2. Implement the “Rule of Threes” for Sourcing
If you rely on a single overseas manufacturer, your business is a hostage to geopolitics.
- Action: Diversify your supply chain immediately. For every critical component, aim to have three suppliers: one primary (likely your current most cost-effective option), one secondary (perhaps in a different global region, like Latin America or Southeast Asia), and one local/domestic backup. The local backup will be more expensive, but they are your insurance policy against a global shipping freeze.
3. Adopt Dynamic Pricing Models
In an era of volatile inflation, a fixed price list is a liability. If your material costs spike 15% due to an oil shock, absorbing that cost could wipe out your profit margin.

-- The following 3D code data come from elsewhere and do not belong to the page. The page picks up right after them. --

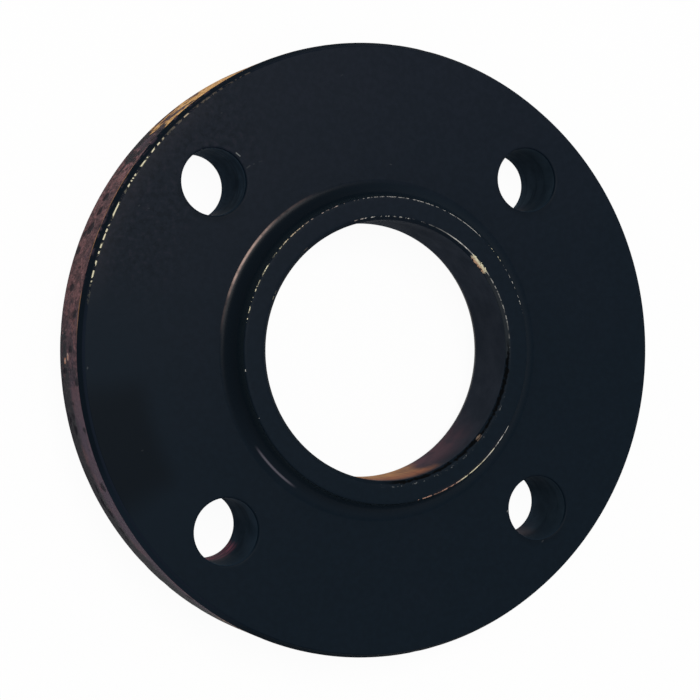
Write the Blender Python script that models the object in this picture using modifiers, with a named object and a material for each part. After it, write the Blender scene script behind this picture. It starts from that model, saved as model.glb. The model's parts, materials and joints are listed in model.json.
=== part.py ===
"""A lap joint flange: one forged and turned steel ring with a low hub and four bolt holes.

It lies flat on its mating face with the hub up. The origin is the centre of the mating face,
and +Z runs along the bore, out through the hub.
"""

import math

import bpy
from mathutils import Vector

MM = 0.001

# Bolt holes: they straddle the X and Y axes, and their edges are broken round at both faces
HOLE_COUNT = 4
HOLE_DIAMETER = 19.1 * MM
BOLT_CIRCLE_DIAMETER = 139.7 * MM
HOLE_EDGE_RADIUS = 0.6 * MM
CUTTER_OVERRUN = 3.0 * MM

# Ring: the rim keeps a land of steel outside the bolt holes, which makes the outside 180 mm across
RIM_LAND = 10.6 * MM
OUTSIDE_DIAMETER = BOLT_CIRCLE_DIAMETER + HOLE_DIAMETER + 2 * RIM_LAND
RING_THICKNESS = 22.8 * MM
RIM_CHAMFER_DEPTH = 1.4 * MM
RIM_CHAMFER_HEIGHT = 3.3 * MM
RIM_BLEND_RADIUS = 1.5 * MM
FACE_BLEND_RADIUS = 0.5 * MM
MATING_EDGE_RADIUS = 0.6 * MM

# Hub: its wall and taper are counted outwards from the bore, and its height from the bolting face
HUB_WALL = 6.8 * MM
HUB_TAPER = 0.75 * MM
HUB_HEIGHT = 6.2 * MM
HUB_FILLET_RADIUS = 5.2 * MM
HUB_EDGE_RADIUS = 0.5 * MM

# Bore: the lap radius seats the inner corner of the stub end that the flange turns on
BORE_DIAMETER = 75.4 * MM
BORE_CHAMFER = 1.1 * MM
BORE_BLEND_RADIUS = 0.4 * MM
LAP_RADIUS = 9.0 * MM

# How finely round shapes are faceted, and how near two points count as one
TURNED_STEPS = 120
HOLE_STEPS = 40
HOLE_EDGE_STEPS = 2
CHORD_ERROR = 0.04 * MM
WELD_DISTANCE = 0.01 * MM

# The share of a side that the blends at its two ends may take up together
LARGEST_BLEND_SHARE = 0.98

PAINT_COLOUR = (0.009, 0.013, 0.019, 1.0)
PAINT_ROUGHNESS = 0.5
CUTTER_COLOUR = (0.8, 0.2, 0.1, 1.0)


def clear_scene():
    for obj in list(bpy.data.objects):
        bpy.data.objects.remove(obj, do_unlink=True)


def add_collection(name):
    collection = bpy.data.collections.new(name)
    bpy.context.scene.collection.children.link(collection)
    return collection


def add_material(name, colour):
    material = bpy.data.materials.new(name)
    material.diffuse_color = colour
    material.use_nodes = True
    shader = material.node_tree.nodes["Principled BSDF"]
    shader.inputs["Base Color"].default_value = colour
    shader.inputs["Roughness"].default_value = PAINT_ROUGHNESS
    shader.inputs["Metallic"].default_value = 0.0
    return material


def half_angle(before, corner, after):
    return (before - corner).angle(after - corner) / 2


def blend_reaches(points, radii):
    """How far each corner's blend runs along its two sides, less where a side is short for both its ends."""
    count = len(points)
    wanted = [
        radii[i] / math.tan(half_angle(points[i - 1], points[i], points[(i + 1) % count]))
        for i in range(count)
    ]
    reaches = list(wanted)
    for i in range(count):
        after = (i + 1) % count
        taken = wanted[i] + wanted[after]
        room = LARGEST_BLEND_SHARE * (points[after] - points[i]).length
        if taken > room:
            reaches[i] = min(reaches[i], wanted[i] * room / taken)
            reaches[after] = min(reaches[after], wanted[after] * room / taken)
    return reaches


def blend(before, corner, after, reach):
    """The points of an arc that is tangent to both sides of a corner."""
    half = half_angle(before, corner, after)
    radius = reach * math.tan(half)
    incoming = (before - corner).normalized()
    outgoing = (after - corner).normalized()
    centre = corner + (incoming + outgoing).normalized() * (reach / math.cos(half))
    start = corner + incoming * reach - centre
    end = corner + outgoing * reach - centre
    widest_step = 2 * math.acos(1 - min(CHORD_ERROR / radius, 1.0))
    steps = math.ceil((math.pi - 2 * half) / widest_step)
    return [centre + start.slerp(end, step / steps) * radius for step in range(steps + 1)]


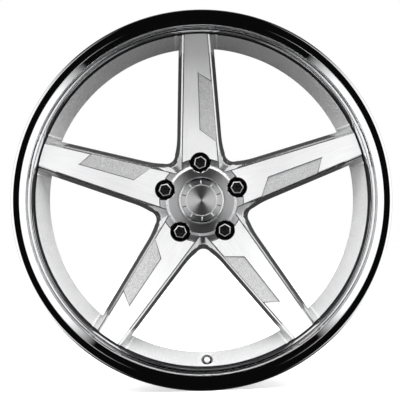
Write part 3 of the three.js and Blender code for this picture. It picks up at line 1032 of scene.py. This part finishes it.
# %% Node helpers
def add_node(tree, kind, inputs=None, **options):
    """Adds a node, sets its options, and links or fills its inputs."""
    made = tree.nodes.new("ShaderNode" + kind)
    for option, value in options.items():
        setattr(made, option, value)
    for socket, value in (inputs or {}).items():
        if isinstance(value, bpy.types.NodeSocket):
            tree.links.new(value, made.inputs[socket])
        else:
            made.inputs[socket].default_value = value
    return made


def calc(tree, operation, *values):
    """The output of a Math node."""
    return add_node(tree, "Math", dict(enumerate(values)), operation=operation).outputs[0]


def vector_calc(tree, operation, *values):
    """The vector output of a Vector Math node."""
    return add_node(tree, "VectorMath", dict(enumerate(values)), operation=operation).outputs[0]


def spread(tree, value, low, high, to_low, to_high):
    """Maps a value from one range to another, held at both ends."""
    inputs = {"Value": value, 1: low, 2: high, 3: to_low, 4: to_high}
    return add_node(tree, "MapRange", inputs).outputs[0]


def group(name, inputs, outputs):
    """An empty node group with named sockets; returns it with its input and output nodes."""
    tree = bpy.data.node_groups.new(name, "ShaderNodeTree")
    for label, default in inputs.items():
        socket = tree.interface.new_socket(label, in_out="INPUT", socket_type="NodeSocketFloat")
        socket.default_value = default
    for label, kind in outputs.items():
        tree.interface.new_socket(label, in_out="OUTPUT", socket_type="NodeSocket" + kind)
    return tree, tree.nodes.new("NodeGroupInput").outputs, tree.nodes.new("NodeGroupOutput").inputs


def place_group(tree, made, **values):
    """Places a node group in a material and sets its inputs; returns its outputs."""
    placed = tree.nodes.new("ShaderNodeGroup")
    placed.node_tree = made
    for label, value in values.items():
        placed.inputs[label.replace("_", " ")].default_value = value
    return placed.outputs


def object_position(tree):
    """The Object coordinates in millimetres, and their three parts."""
    coordinates = add_node(tree, "TexCoord").outputs["Object"]
    scaled = add_node(tree, "VectorMath", {0: coordinates, "Scale": 1 / MM}, operation="SCALE")
    parts = add_node(tree, "SeparateXYZ", {0: scaled.outputs[0]}).outputs
    return scaled.outputs[0], parts[0], parts[1], parts[2]


def from_axle(tree, x, z):
    """The distance from the axle, from the parts of a position."""
    squares = calc(tree, "MULTIPLY", x, x), calc(tree, "MULTIPLY", z, z)
    return calc(tree, "SQRT", calc(tree, "ADD", *squares))


print("node helpers ready")

# %% [markdown]
# ### Turned marks
# A lathe tool leaves fine rings round the axle. A one-dimensional noise along the radius gives
# rings of uneven depth, as a real cut has.

# %% Group: turned marks
turned_marks, given, result = group(
    "turned marks", {"Rings per mm": 4.0, "Contrast": 0.2}, {"Height": "Float", "Shade": "Float"}
)
_, x, _, z = object_position(turned_marks)
radius = from_axle(turned_marks, x, z)
spaced = calc(turned_marks, "MULTIPLY", radius, given["Rings per mm"])
rings = add_node(
    turned_marks, "TexNoise", {"W": spaced, "Scale": 1.0, "Detail": 3.0}, noise_dimensions="1D"
).outputs["Fac"]
turned_marks.links.new(rings, result["Height"])
centred = calc(turned_marks, "SUBTRACT", rings, 0.5)
shade = calc(turned_marks, "MULTIPLY_ADD", centred, given["Contrast"], 1.0)
turned_marks.links.new(shade, result["Shade"])
print("group made:", turned_marks.name)

# %% [markdown]
# ### Spoke grain
# The faces are brushed along each spoke. The angle round the axle tells which spoke a point is on,
# and turning the point back by that spoke's angle gives its place along and across the spoke. A
# noise that is squeezed across the spoke and stretched along it makes the brushed lines.

# %% Group: spoke grain
spoke_grain, given, result = group(
    "spoke grain", {"Lines per mm": 3.0, "Contrast": 0.2}, {"Height": "Float", "Shade": "Float"}
)
_, x, _, z = object_position(spoke_grain)
angle = calc(spoke_grain, "ARCTAN2", x, z)
number = calc(spoke_grain, "ROUND", calc(spoke_grain, "DIVIDE", angle, SECTOR))
local = calc(spoke_grain, "SUBTRACT", angle, calc(spoke_grain, "MULTIPLY", number, SECTOR))
radius = from_axle(spoke_grain, x, z)
along = calc(spoke_grain, "MULTIPLY", radius, calc(spoke_grain, "COSINE", local))
across = calc(spoke_grain, "MULTIPLY", radius, calc(spoke_grain, "SINE", local))
place = add_node(
    spoke_grain, "CombineXYZ",
    {
        0: calc(spoke_grain, "MULTIPLY", across, given["Lines per mm"]),
        1: calc(spoke_grain, "MULTIPLY", along, 0.035),
        2: calc(spoke_grain, "MULTIPLY", number, 7.3),
    },
).outputs[0]
lines = add_node(
    spoke_grain, "TexNoise", {"Vector": place, "Scale": 1.0, "Detail": 3.0}
).outputs["Fac"]
spoke_grain.links.new(lines, result["Height"])
centred = calc(spoke_grain, "SUBTRACT", lines, 0.5)
shade = calc(spoke_grain, "MULTIPLY_ADD", centred, given["Contrast"], 1.0)
spoke_grain.links.new(shade, result["Shade"])
print("group made:", spoke_grain.name)

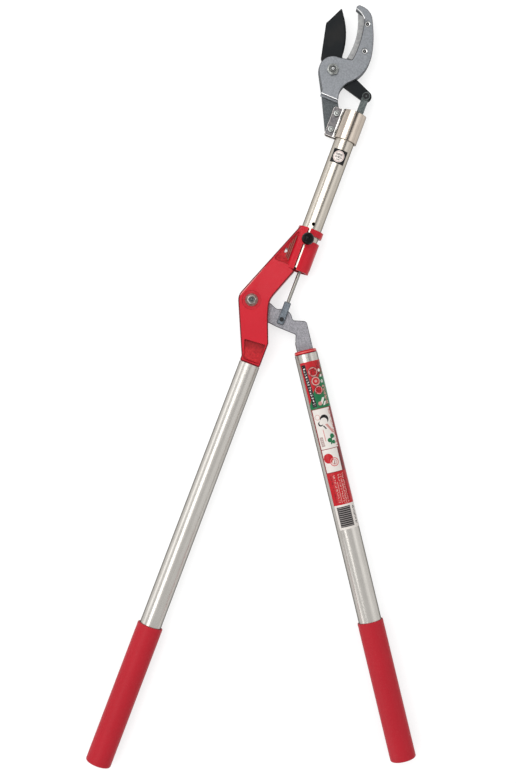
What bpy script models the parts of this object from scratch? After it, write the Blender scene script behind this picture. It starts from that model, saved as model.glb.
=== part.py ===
"""Two-handed pole lopper: a fixed left handle and pole, and a right handle that works an anvil blade.

The tool lies on its back. +Y runs along the pole towards the blade, +X towards the moving handle, +Z up.
Sizes are in metres. Outlines are drawn in the plane of the tool, and heights are measured from the middle
of the tubes. The right handle turns the lever on the main pivot; the lever pulls the push rod inside the
pole, and the rod turns the blade on its own pivot against the anvil.
"""

import math

import bmesh
import bpy
from mathutils import Vector

# Clearances
FIT = 0.0003
LOOSE_FIT = 0.0005
OVERRUN = 0.0020
OVERLAP = 0.0010
BOLT_END = 0.0008

# Pole and its socket, placed from the main pivot
POLE_DIAMETER = 0.0250
POLE_WALL = 0.0012
POLE_LENGTH = 0.2020
POLE_OFFSET = 0.0389
POLE_SETBACK = 0.0030
SOCKET_FOOT = 0.0540
SOCKET_LENGTH = 0.0545
SOCKET_WALL = 0.0033
SOCKET_LIP = 0.0006
SLIT_WIDTH = 0.0030
SLIT_OFFSET = 0.0022
NOTCH_FOOT = 0.0395
NOTCH_HEIGHT = 0.0070

# Bracket casting
BRACKET_THICKNESS = 0.0240
BRACKET_EDGE = 0.0015
ELBOW_RADIUS = 0.0166
SHOULDER_INSET = 0.0142
FOOT_WIDTH = 0.0260
RIM_WIDTH = 0.0026
RECESS_DEPTH = 0.0025
RIBS = 3
RIB_PITCH = 0.0020
RIB_WIDTH = 0.0009
RIB_HEIGHT = 0.0019
POCKET_DEPTH = 0.0030
SPIGOT_LENGTH = 0.0400
SPIGOT_ROOT = 0.0040
BOLT_RECESS_RADIUS = 0.0119
BOLT_RECESS_DEPTH = 0.0010

# Handles
HANDLE_WALL = 0.0013
LEFT_TUBE_TOP_DIAMETER = 0.0262
LEFT_TUBE_FOOT_DIAMETER = 0.0281
LEFT_HANDLE_START = (0.0256, -0.0750)
LEFT_HANDLE_ANGLE = -0.23
LEFT_HANDLE_LENGTH = 0.5360
LEFT_GRIP_LENGTH = 0.1870
RIGHT_TUBE_DIAMETER = 0.0287
RIGHT_HANDLE_START = (0.0844, -0.0349)
RIGHT_HANDLE_ANGLE = 34.11
RIGHT_HANDLE_LENGTH = 0.5270
RIGHT_GRIP_LENGTH = 0.1795
GRIP_DIAMETER = 0.0326
GRIP_END = 0.0060
GRIP_CROWN = 0.0022
GRIP_CORNER = 0.0022
GRIP_LIP = 0.0009
RING_DIAMETER = 0.0279
RING_HEIGHT = 0.0045
RING_CHAMFER = 0.0012
PLUG_DEPTH = 0.0280
LABEL_START = 0.0150
LABEL_LENGTH = 0.2130
LABEL_FROM = -46.0
LABEL_TO = 154.0
FILM = 0.0002
STICKER_WIDTH = 0.0169
STICKER_LENGTH = 0.0176
STICKER_DROP = 0.0546

# Lever and main pivot
LEVER_THICKNESS = 0.0080
EYE_RADIUS = 0.0120
STUB_WIDTH = 0.0203
TANG_LENGTH = 0.0600
STUB_NOTCH_RADIUS = 0.0014
LEVER_EDGE = 0.0006
BOLT_DIAMETER = 0.0060
BUSH_WALL = 0.0017
MAIN_NUT_FLATS = 0.0100
MAIN_NUT_HEIGHT = 0.0050
MAIN_HEAD_HEIGHT = 0.0040
HEAD_RECESS_DEPTH = 0.0030
WASHER_DIAMETER = 0.0165
WASHER_THICKNESS = 0.0014
WASHER_TEETH = 20
TOOTH_DEPTH = 0.0007
CLOSING_ANGLE = 17.5

# Push rod between the lever and the blade's tail
CLEVIS_ARM = 0.0444
CLEVIS_ANGLE = -12.1
CLEVIS_WIDTH = 0.0086
CLEVIS_PLATE = 0.0030
CLEVIS_FOOT = 0.0064
CLEVIS_HEAD = 0.0225
CLEVIS_EDGE = 0.0006
CLEVIS_WEB = 0.0015
BOSS_RADIUS = 0.0134
CLEVIS_PIN_DIAMETER = 0.0040
CLEVIS_PIN_HEAD = 0.0054
PIN_HEAD_HEIGHT = 0.0010
PIN_CROWN = 0.0001
ROD_DIAMETER = 0.0043
STRAP_WIDTH = 0.0088
STRAP_THICKNESS = 0.0020
STRAP_LENGTH = 0.0420
RIVET_DIAMETER = 0.0030
RIVET_INSET = 0.0060
RIVET_HEAD_DIAMETER = 0.0048
RIVET_HEAD_HEIGHT = 0.0007
TONGUE_WIDTH = 0.0064
TONGUE_ROOT = 0.0090

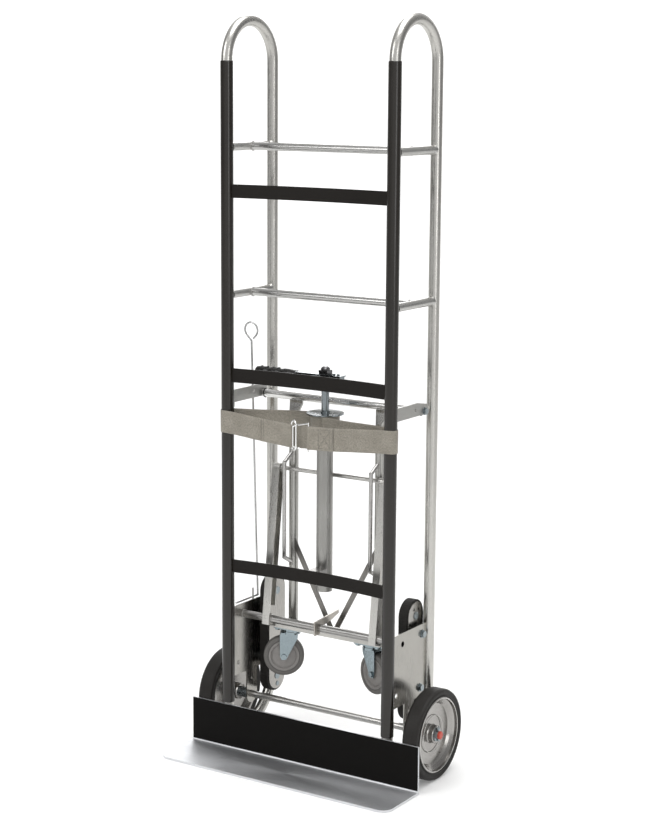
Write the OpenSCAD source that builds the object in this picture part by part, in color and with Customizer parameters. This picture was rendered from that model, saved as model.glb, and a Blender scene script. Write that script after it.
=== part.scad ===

- Action: Move away from annual pricing updates. Implement quarterly or even monthly price reviews. Be transparent with your customers—most consumers currently understand that shipping and energy costs are volatile. Consider adding temporary “surcharges” rather than permanent price hikes to cover immediate freight spikes; these are easier to roll back if the market stabilizes.
4. Audit and Optimize Energy Reliance
Energy costs will remain a wild card as long as the Middle East is unstable.
- Action: Conduct a ruthless audit of your business’s energy consumption. This could range from upgrading to high-efficiency manufacturing equipment, optimizing local delivery routes using routing software, or even renegotiating your commercial utility contracts to lock in fixed rates before the market spikes further.
5. Build a War Chest
With credit becoming more expensive, cash is king.
- Action: Tighten your payment terms. If you currently allow clients Net-60 terms, negotiate down to Net-30 to improve your cash flow. Delay non-essential capital expenditures and focus on building a liquid cash reserve that can sustain operations through a multi-month supply chain freeze.